It seems that to solve a homogeneous linear difference equation we find the "characteristic polynomial" by simply factoring one difference equation. However, typically to find the "characteristic polynomial" I would solve the characteristic equation for some matrix,

$A_0 = \begin{pmatrix} 1 & 0 & 0\\ 0 & -2 & 0 \\ 0 & 0 & 3 \\ \end{pmatrix}$

$(A_0 - \lambda I)\mathbf x = \mathbf 0$,

then solve for the determinant equal to $0$, and then solve for each $\lambda$ e.g.
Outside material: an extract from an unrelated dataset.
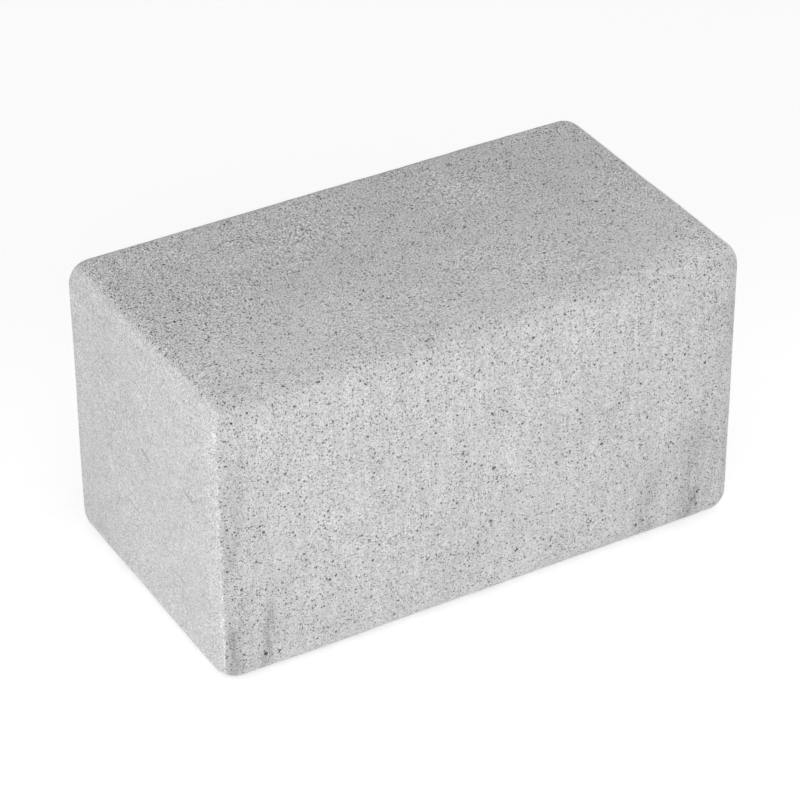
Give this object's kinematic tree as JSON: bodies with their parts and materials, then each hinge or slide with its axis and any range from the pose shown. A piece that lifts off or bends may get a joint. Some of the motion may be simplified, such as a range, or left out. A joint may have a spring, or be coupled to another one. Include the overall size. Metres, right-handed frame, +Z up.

$ \det(A_0 - \lambda I) = 0$

$(1 - \lambda)(2 + \lambda)(3 - \lambda) = 0$

Now suppose this also happens to be a solution to some linear difference equation, and so here the characteristic polynomial is $\lambda^3 - 2\lambda^2 - 5\lambda + 6 = 0$, and the difference equation is. $y_{k+3} - 2y_{k+2} - 5y_{k+1} + 6y_k = 0 $. Then, for example, $\lambda = 3$ is a solution for all k.

Now, given we have found this solution to this difference equation, how can we explain some special relationship to $A_0$, other than $\lambda = 3$ happens to be an eigenvalue of $A_0$? Is there any meaning to make of $A_0$?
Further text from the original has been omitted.